Für die gestalterisch besonders sensible Kaikante, historisch ohne Absturzsicherung und noch im Wettbewerb als visuell offenes Geländer mit einfachem Kniegurt und nach innen gekröpftem Handlauf versehen, verlangte der Denkmalschutz im Rahmen der Genehmigung des Entwurfs ein Geländer mit senkrechten Füllstäben. In Anlehnung an die südlich anschließenden Bestandsgeländer haben YLA ein solches Geländer entwickelt und kompensieren dessen geringere Transparenz damit, die bisherige Heterogenität unterschiedlicher Hinweisschilder und Pfosten, die bislang auf unterschiedliche Weise an den diversen Zäunen befestigt waren, nunmehr mittels verglasten Schildkästen oder auch festen Schriftzügen (wie z. B. „Wassertreppe1“) in den Zaun zu integrieren. „Ich hasse diese Kabelbinder, mit denen hier alles Mögliche irgendwo festgemacht wurde“, verrät Ando Yoo im Gespräch und zeigt sich mit dem neuen Zaun versöhnt.

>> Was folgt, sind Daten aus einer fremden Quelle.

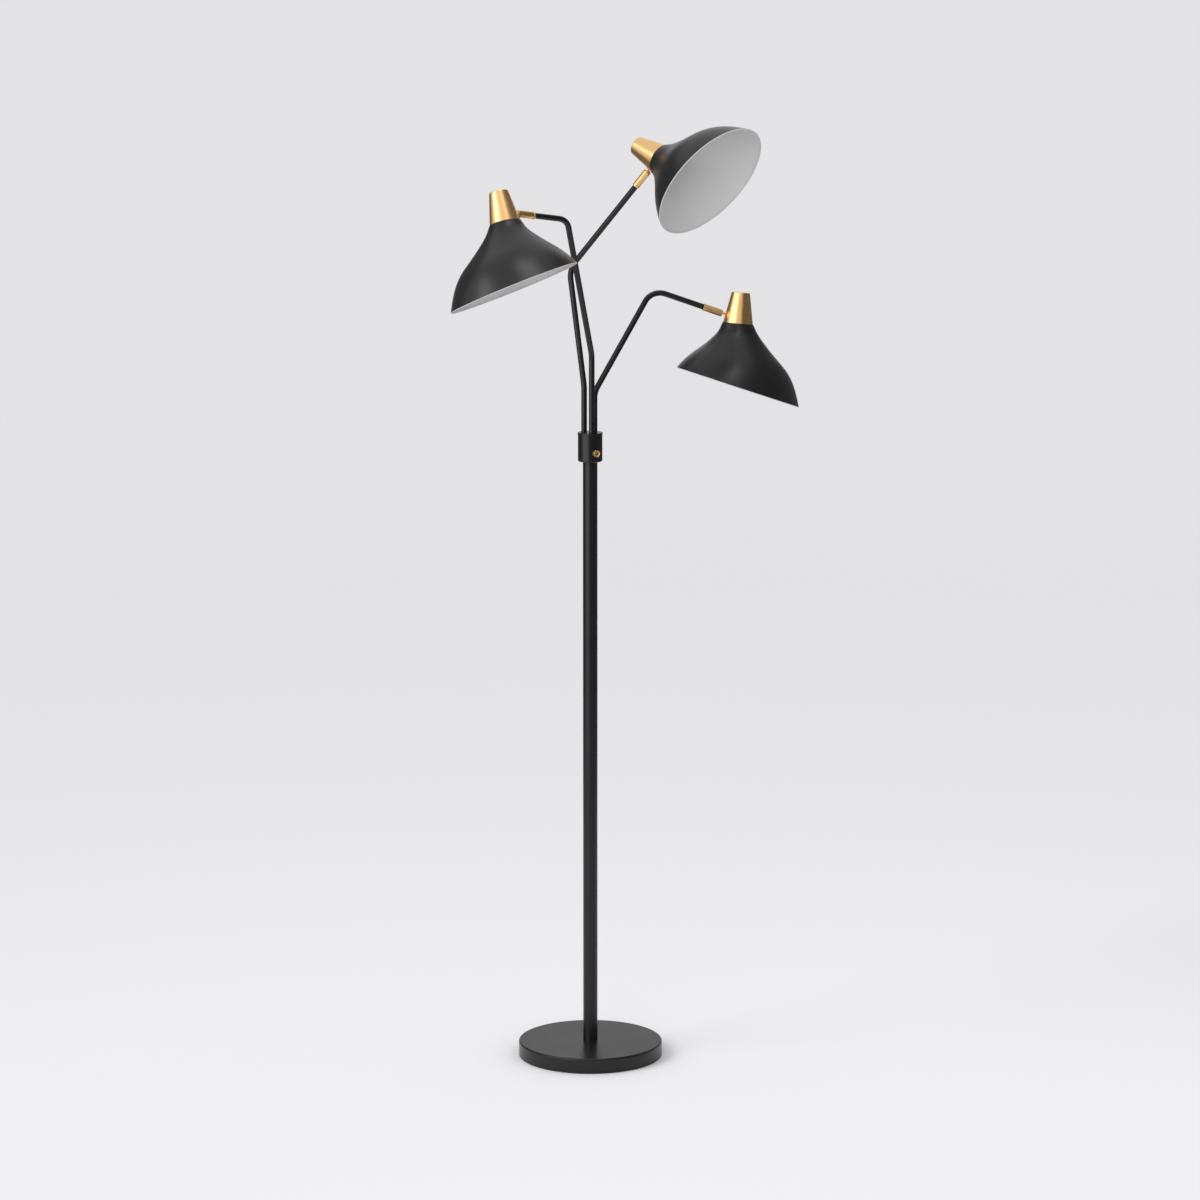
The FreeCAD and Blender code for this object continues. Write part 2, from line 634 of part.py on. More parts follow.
# ---------------------------------------------------------------- swivels
def swivel_frames(side):
    """Frames of one head: the barrel's (Z along the arm's end, X in the slot's plane) and
    the shade holder's (Z along the cap, X along the ball's stem), the latter at the seam."""
    points, reach = arm_points(side)
    ball = points[-1]
    level = Vector(0, 0, 1) - reach * reach.z
    level.normalize()
    slot = Rotation(reach, size(f"{side}_roll")).multVec(level)
    swing = math.radians(size(f"{side}_swing"))
    stem = reach * math.cos(swing) + slot * math.sin(swing)
    cap_axis = slot * math.cos(swing) - reach * math.sin(swing)
    seam = ball + stem * size("stem_reach") - cap_axis * size("stem_height")
    return frame_of(ball, slot, reach), frame_of(seam, stem, cap_axis)


ALONG_STEM = Rotation(Vector(0, 1, 0), 90)      # turns +Z to +X, the stem's direction


def make_swivel(side, barrel_frame, head_frame):
    """Bush on the arm's end, slotted barrel, and the ball with its threaded stem and nut."""
    tube_end = "-swivel_length"
    barrel_foot = f"{tube_end} + swivel_ring_length"
    collar = cylinder(f"bush_collar_{side}", "swivel_ring_radius", "swivel_ring_length", tube_end)
    spigots = cylinder(f"bush_spigots_{side}", "spigot_radius",
                       "spigot_length * 2 + swivel_ring_length", f"{tube_end} - spigot_length")
    passage = cylinder(f"bush_passage_{side}", "spigot_bore", "swivel_length * 2",
                       f"{tube_end} - swivel_length")
    bush = cut(f"bush_cut_{side}", fused(f"bush_blank_{side}", collar, spigots), passage)
    keep(f"swivel_bush_{side}", bush, barrel_frame)

    straight = f"barrel_lip - barrel_edge - ({barrel_foot})"
    blank = cylinder(f"barrel_blank_{side}", "barrel_radius", straight, barrel_foot)
    nose = cone(f"barrel_nose_{side}", "barrel_radius", "barrel_radius - barrel_edge",
                "barrel_edge", "barrel_lip - barrel_edge")
    socket = bind(doc.addObject("Part::Sphere", f"barrel_socket_{side}"),
                  Radius="ball_radius + general_clearance")
    spigot_bore = cylinder(f"barrel_bore_{side}", "spigot_radius + general_clearance",
                           "spigot_length + general_clearance * 5", barrel_foot)
    lead_bore = cylinder(f"barrel_lead_bore_{side}", "lead_bore_radius", "swivel_length",
                         "-swivel_length")
    slot_width = "(stem_radius + general_clearance * 3) * 2"
    slot = block(f"barrel_slot_{side}", "barrel_radius * 4", slot_width, "slot_depth * 2",
                 "-barrel_radius * 2", f"-{slot_width} / 2", "barrel_lip - slot_depth")
    barrel = cut(f"barrel_cut_{side}", fused(f"barrel_whole_{side}", blank, nose),
                 socket, spigot_bore, lead_bore, slot)
    keep(f"swivel_barrel_{side}", barrel, barrel_frame)

    wall_slope = "(cap_foot_radius - cap_top_radius) / cap_height"
    shoulder_end = (f"-cap_foot_radius + {wall_slope} * (stem_height - stem_shoulder_radius)"
                    " - general_clearance")
    nut_foot = "-bracket_offset + bracket_thickness"
    stem_end = f"{nut_foot} + stem_nut_thickness"
    ball = bind(doc.addObject("Part::Sphere", f"ball_sphere_{side}"), Radius="ball_radius")
    stem = along_stem(f"ball_stem_{side}", "stem_radius", f"{stem_end} + stem_reach", "-stem_reach")
    shoulder_foot = "-stem_reach + barrel_radius + general_clearance * 9"
    shoulder = along_stem(f"ball_shoulder_{side}", "stem_shoulder_radius",
                          f"{shoulder_end} - ({shoulder_foot})", shoulder_foot)
    bind(ball, **{".Placement.Base.x": "-stem_reach", ".Placement.Base.z": "stem_height"})
    keep(f"swivel_ball_{side}", fused(f"ball_whole_{side}", ball, stem, shoulder), head_frame)

    blank = hexagon(f"stem_nut_blank_{side}", "stem_nut_circumradius", "stem_nut_thickness")
    lay_along_stem(blank, nut_foot)
    hole = along_stem(f"stem_nut_hole_{side}", "stem_radius", "stem_nut_thickness", nut_foot)
    keep(f"stem_nut_{side}", cut(f"stem_nut_cut_{side}", blank, hole), head_frame)


def lay_along_stem(thing, start):
    """Lay an object that was made along Z on the stem's axis, starting at a given X."""
    thing.Placement.Rotation = ALONG_STEM
    return bind(thing, **{".Placement.Base.x": start, ".Placement.Base.z": "stem_height"})


def along_stem(name, radius, length, start):
    """A cylinder on the stem's axis."""
    thing = bind(doc.addObject("Part::Cylinder", name), Radius=radius, Height=length)
    return lay_along_stem(thing, start)


# ---------------------------------------------------------------- shade holders
def make_holder(side, frame):
    """Brass cap, bracket, lamp holder with its screw shell and contact, and the ring nut."""
    wall_slope = "(cap_foot_radius - cap_top_radius) / cap_height"
    inner_top = f"cap_foot_radius - cap_wall - {wall_slope} * (cap_height - cap_wall)"
    cap = spun(f"cap_{side}", [
        ("cap_foot_radius - cap_wall", "0 mm"),
        ("cap_foot_radius", "0 mm"),
        ("cap_top_radius", "cap_height"),
        ("0 mm", "cap_height"),
        ("0 mm", "cap_height - cap_wall"),
        (inner_top, "cap_height - cap_wall")])
    round_edges(cap, f"cap_edge_{side}", "cap_edge_radius", [(size("cap_top_radius"), size("cap_height"))])
    stem_hole = along_stem(f"cap_stem_hole_{side}", "stem_radius + general_clearance",
                           "stem_reach", "-stem_reach")
    keep(f"cap_{side}", cut(f"cap_cut_{side}", cap, stem_hole), frame)

    plate_top = "holder_top + bracket_thickness"
    leg = block(f"bracket_leg_{side}", "bracket_thickness", "bracket_width", "bracket_leg",
                "-bracket_offset", "-bracket_width / 2", f"{plate_top} - bracket_leg")
    plate = block(f"bracket_plate_{side}", "bracket_offset + bracket_tail", "bracket_width",
                  "bracket_thickness", "-bracket_offset", "-bracket_width / 2", "holder_top")
    leg_hole = along_stem(f"bracket_leg_hole_{side}", "stem_radius + general_clearance",
                          "stem_reach", "-stem_reach")
    boss_hole = cylinder(f"bracket_boss_hole_{side}", "holder_boss_radius + general_clearance",
                         "holder_top")
    at_height(boss_hole, "holder_top / 2")
    bracket = cut(f"bracket_cut_{side}", fused(f"bracket_whole_{side}", leg, plate),
                  leg_hole, boss_hole)
    keep(f"holder_bracket_{side}", bracket, frame)

    body = cylinder(f"holder_body_{side}", "holder_radius", "holder_top + holder_drop", "-holder_drop")
    shoulder = cylinder(f"holder_shoulder_{side}", "holder_shoulder_radius",
                        "holder_shoulder_height")
    boss = cylinder(f"holder_boss_{side}", "holder_boss_radius",
                    "bracket_thickness + general_clearance * 5", "holder_top")
    bore = cylinder(f"holder_bore_{side}", "holder_bore_radius", "holder_bore_depth", "-holder_drop")
    holder = cut(f"holder_cut_{side}", fused(f"holder_whole_{side}", body, shoulder, boss), bore)
    keep(f"lamp_holder_{side}", holder, frame)
    bore_top = "holder_bore_depth - holder_drop"
    ring(f"screw_shell_{side}", "shell_radius + shell_wall", "shell_radius", "shell_length",
         f"{bore_top} - contact_height - shell_length", frame)
    disc = cylinder(f"contact_disc_{side}", "contact_radius", "contact_height / 2",
                    f"{bore_top} - contact_height / 2")
    tip = cone(f"contact_tip_{side}", "contact_radius / 2", "contact_radius", "contact_height / 2",
               f"{bore_top} - contact_height")
    keep(f"centre_contact_{side}", fused(f"contact_whole_{side}", disc, tip), frame)
    ring(f"shade_ring_{side}", "shade_ring_radius", "holder_radius + general_clearance",
         "shade_ring_height", "-shade_wall - shade_ring_height", frame)


# ---------------------------------------------------------------- shades
def bell_frame():
    """The rim's frame in the holder's frame: Z square to the rim, X to the far side."""
    tilt = Rotation(Vector(0, 1, 0), size("shade_tilt"))
    neck = Vector(-size("shade_offset"), 0, size("shade_depth"))
    return Placement(-tilt.multVec(neck), tilt)


def bell_solid(inset):
    """The bell as one smooth solid through its circles, drawn in by the given inset."""
    flare = size("shade_rim_radius") - size("shade_neck_radius")
    wires = []
    for name, *_ in BELL_CIRCLES:
        level = size(f"bell_{name}_level")
        radius = size("shade_neck_radius") + flare * size(f"bell_{name}_flare") - inset
        centre = Vector(-size("shade_offset") * size(f"bell_{name}_shift"), 0,
                        size("shade_depth") * level)
        tilt = Rotation(Vector(0, 1, 0), -size("shade_tilt") * size(f"bell_{name}_tilt"))
        place = bell_frame() * Placement(centre, tilt) * Placement(Vector(0, 0, -inset * level),
                                                                   Rotation())
        circle = Part.makeCircle(radius)
        circle.Placement = place
        wires.append(Part.Wire(circle))
    return Part.makeLoft(wires, True, False)


def make_shade(side, frame):
    """The oblique bell: a thin wall with a flat neck that the ring nut clamps."""
    wall = size("shade_wall")
    hole = Part.makeCylinder(size("holder_radius") + size("general_clearance"), wall * 3,
                             Vector(0, 0, -wall * 2))
    bell = bell_solid(0).cut(bell_solid(wall)).cut(hole)
    shaped(f"shade_{side}", bell.Solids[0], frame)


# ---------------------------------------------------------------- build and write
def check_all():
    """Stop if any object failed, or any sub-part is empty or not valid."""
    for thing in doc.Objects:
        if "Invalid" in thing.State or "Error" in thing.State:
            raise RuntimeError(f"{thing.Name} failed: {thing.State}")
    for node, thing in PARTS.items():
        if thing.Shape.isNull() or not thing.Shape.isValid() or not thing.Shape.Solids:
            raise RuntimeError(f"{node} has no valid solid")


make_base()
make_pole()
make_collar()
make_switch()
for arm_side in SIDES:
    make_arm(arm_side)
    barrel_place, head_place = swivel_frames(arm_side)
    make_swivel(arm_side, barrel_place, head_place)
    make_holder(arm_side, head_place)
    make_shade(arm_side, head_place)
doc.recompute()
check_all()

os.makedirs("parts", exist_ok=True)
for node_name, part in PARTS.items():
    part.Shape.exportStep(f"parts/{node_name}.step")
print(len(PARTS), "sub-parts written")
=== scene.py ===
# %% [markdown]
# # Dressing a three-arm floor lamp
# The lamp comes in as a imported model: every piece is already at its real size and place.  This
# lesson gives it its looks.  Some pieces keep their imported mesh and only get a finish.  Others,
# such as the spun shades, are built again as finer meshes, and each rides on the same moving
# body as the piece it stands for, so the lamp still swivels.
#
# Blender works in metres here.  Sizes are easier to read in millimetres, so the outlines below
# are in millimetres and one constant, `MM`, turns them into metres.

# %% Load the lamp
import json
import math

import bmesh
import bpy
import numpy as np
from mathutils import Matrix, Vector

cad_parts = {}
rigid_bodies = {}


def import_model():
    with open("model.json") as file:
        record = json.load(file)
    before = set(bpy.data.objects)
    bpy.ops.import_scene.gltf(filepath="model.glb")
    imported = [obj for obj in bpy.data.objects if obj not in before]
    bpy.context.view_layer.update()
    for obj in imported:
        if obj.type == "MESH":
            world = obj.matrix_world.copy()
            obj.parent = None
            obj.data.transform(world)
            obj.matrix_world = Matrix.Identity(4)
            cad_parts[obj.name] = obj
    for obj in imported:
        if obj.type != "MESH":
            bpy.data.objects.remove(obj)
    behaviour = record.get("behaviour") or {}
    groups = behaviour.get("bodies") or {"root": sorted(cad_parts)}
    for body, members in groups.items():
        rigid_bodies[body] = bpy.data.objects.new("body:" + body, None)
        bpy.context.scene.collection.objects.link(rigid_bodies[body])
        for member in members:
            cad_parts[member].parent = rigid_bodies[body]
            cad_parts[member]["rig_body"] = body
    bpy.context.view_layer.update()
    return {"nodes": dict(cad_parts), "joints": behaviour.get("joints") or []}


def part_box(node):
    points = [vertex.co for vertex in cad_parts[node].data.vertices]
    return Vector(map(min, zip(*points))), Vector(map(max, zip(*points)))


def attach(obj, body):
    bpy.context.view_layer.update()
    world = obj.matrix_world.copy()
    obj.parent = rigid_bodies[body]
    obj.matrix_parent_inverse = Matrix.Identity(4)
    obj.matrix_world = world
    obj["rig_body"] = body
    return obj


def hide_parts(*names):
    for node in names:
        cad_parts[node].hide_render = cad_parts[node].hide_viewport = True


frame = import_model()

MM = 0.001

# %% [markdown]
# ## The camera
# A product photographer stands far back with a long lens, so that upright poles stay parallel.
# The lens and the distance go together: the lamp is 1.8 m tall and fills three quarters of the
# frame from 8 m away.  The camera looks down by about ten degrees, which is why the round base
# shows as an ellipse.

# %% Camera
CAMERA_PLACE = (0.0188, -8.150, 2.3738)
CAMERA_PITCH = 79.78            # degrees from straight down
LENS, SENSOR = 129.12, 36.0     # millimetres
FARTHEST = 300.0                # metres


def put_in_scene(name, data):
    """A new object that carries this data, linked to the scene."""
    thing = bpy.data.objects.new(name, data)
    bpy.context.scene.collection.objects.link(thing)
    return thing


camera = put_in_scene("studio_camera", bpy.data.cameras.new("studio_camera"))
camera.data.lens = LENS
camera.data.sensor_width = SENSOR
camera.data.clip_end = FARTHEST
camera.location = CAMERA_PLACE
camera.rotation_euler = (math.radians(CAMERA_PITCH), 0, 0)
bpy.context.scene.camera = camera
print("camera looks down by", round(90 - CAMERA_PITCH, 2), "degrees")

# %% [markdown]
# ## Where the moving pieces are
# Each arm ends in a ball.  The joints say where that ball is and which way it turns: the turn
# axis runs along the end of the arm, and the tilt axis runs across the slot in the barrel.
# From these two directions we get one frame for the barrel and one for the shade holder, and
# then every outline can be drawn upright, round its own Z axis, and put in place afterwards.

# %% Frames of the heads and the knob
SIDES = ("left", "upper", "right")
STEM_REACH = 35.0               # ball's centre to the cap's axis
STEM_HEIGHT = 17.0              # cap's seam up to the stem's axis
LOWEST_SWING = -38.0            # degrees from a stem in line with its arm
joints = {joint["name"]: joint for joint in frame["joints"]}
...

In dem derart aufgeräumten Gelände beherrscht neben dem Hafenbecken der letzte verbliebene und nunmehr sanierte Drehkran etwas klobig die Szene, auch die anstelle der von YLA vorgeschlagenen Kupferfelsenbirnen verwendeten Kobus-Magnolien machen ihm seinen Rang nicht streitig. Nur Weniges stört die leicht museal wirkende, aufgeräumte Hafenszene: Ein paar Eilige brausen mit dem Fahrrad durch – ein Fahrradverbot war politisch nicht durchsetzbar -, andere stellen mal eben ihre Autos ab, wo sie niemanden zu behindern glauben; die Restaurants haben sich nicht zu einer einheitlichen Bestuhlung durchringen können und nehmen auch den Funktionsstreifen für ihre Tische in Beschlag; ein paar Mastleuchten haben sich aus dem Funktionsstreifen an die Kaikante verirrt –  Yoo nimmt‘s gelassen. Sein Entwurf funktioniert: Menschen sitzen an den Außentischen der Cafés, blicken von den Stapelbänken übers Wasser, flanieren über das angenehm changierende Promenadenpflaster. Ein paar weiße Masten sind mit Kabelbindern am neuen Geländer befestigt, ihre Fahnen flattern fröhlich im Wind, kaum jemand merkt‘s.